The campaign is based on the idea that when we share experiences, challenges and learnings, we can create a ‘ripple effect’ of positive change. It features across The Independent’s platforms with a wealth of inspiring, informative, expert-led articles aimed at helping young women find solutions to the challenges they face today.
On the news brand’s video platform Independent TV, each episode of ‘The Ripple Effect’, hosted by AJ Odudu, focuses on a core theme, including imposter syndrome, financial security and smashing stereotypes. These emotive and insightful stories aim to encourage conversation around the challenges women face today and how to overcome them.
Read more here.
Times are changing
A stand-out half page ad from Mind in September 2023 reminded readers how times are changing in better acknowledging mental health issues, encouraging anyone going through a difficult time or struggling with their mental health to reach out to them.
The ad also called on readers more widely to leave a gift to Mind in their wills to continue its mission to ensure everyone with a mental health problem has access to the right care and services.
Mind also partnered with sportswear brand Asics in another news brand campaign reminding readers of the importance of exercise as part of mental self-care.
The ‘New personal best’ ad encouraged readers to look beyond highest scores and fastest times when it comes to exercise, instead celebrating personal achievements and milestones in becoming healthier in mind and body.
More highlights from news brands’ mental health coverage
Mental health hero of the year
The Sun’s ‘Who Cares Wins’ awards, in partnership with NHS Charities Together, honours those across the health and social sector who go above and beyond for their patients or causes.
Amandip Sidhu was awarded the ‘Caroline Flack Mental Health Hero’ award, presented by Emily Atack and Anthony Joshua.
When Sidhu’s brother Jagdip, a 47 year old doctor, took his own life due to the stress of work in the NHS, he wanted to ensure no more lives were lost for this reason.
In 2019, the levels of burnout, anxiety and depression were at a high in the medical profession. Sidhu set up the charity ‘Doctors in Distress’ which has since helped more than 2,500 healthcare professionals. The charity runs support groups and workshops to help health professionals talk about their anxieties. The aim is to reduce the stigma around mental health in the workplace to make the NHS a better and safer workplace.
“Where’s my mate?”
To raise awareness, the Independent covered ‘Sport the Signs’, a mental health campaign which emptied football stadium seats in the aim to educate men on how to spot initial signs that could warrant a supportive mental health check-in, such as when that mate who never misses a football game, misses a game.

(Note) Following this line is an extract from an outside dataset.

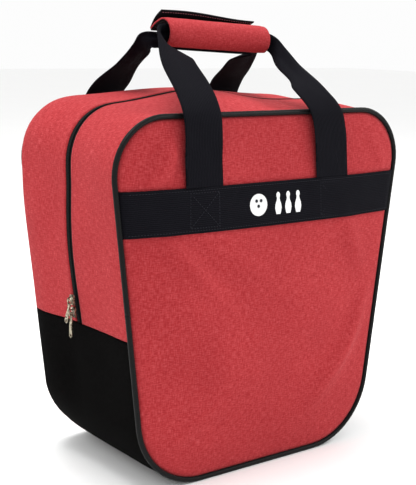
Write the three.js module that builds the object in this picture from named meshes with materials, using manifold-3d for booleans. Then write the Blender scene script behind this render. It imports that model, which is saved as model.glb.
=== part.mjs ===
// A soft single bowling ball bag: two domed panels joined by a gusset, a zip that runs up one side,
// over the top and down the other, webbing handles, and a padded grip wrap.
// Millimetres, +Z up, front towards -Y, origin under the middle of the base.
import * as THREE from "three";
import { mergeVertices } from "three/addons/utils/BufferGeometryUtils.js";
import Module from "manifold-3d";

// ---- Driving dimensions ----
const PIPING_RADIUS = 3;
const OUTLINE_BASE_Z = PIPING_RADIUS; // the seam outline's lowest and highest lines
const OUTLINE_TOP_Z = 420;
const BASE_HALF_WIDTH = 164; // half-widths where the straight sides would meet those lines
const TOP_HALF_WIDTH = 213.6;
const TOP_CORNER_RADIUS = 61;
const BASE_CORNER_RADIUS = 87;
const SEAM_Y = 103.3;
const GUSSET_EDGE_Y = 100;
const GUSSET_WALL = 3;
const SIDE_CROWN = 6; // how far the gusset stands out between its seams
const BASE_CROWN = 3.3;
const TOP_CROWN = { edge: 7, peak: 15, peakX: -30, spread: 85 };
const SPLIT_Z = 179; // the lid folds forward above this line
const GAP = 0.3;
const PANEL = { inset: 3.4, rimY: 104.8, bulge: 15, wall: 3 };
const LINING = { inset: 4.6, rimY: 101.3, bulge: 15, wall: 1.2 };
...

The charity focused on heightening awareness around male mental wellbeing in the lead up to World Suicide Prevention Day on 10 September after research found an informal environment, such as the pub or watching a football game, is a time when men would be most comfortable checking in with a friend.
However, two thirds (65%) would keep it to themselves if they were struggling, despite 48% saying speaking to a loved one has helped when suffering with their mental health.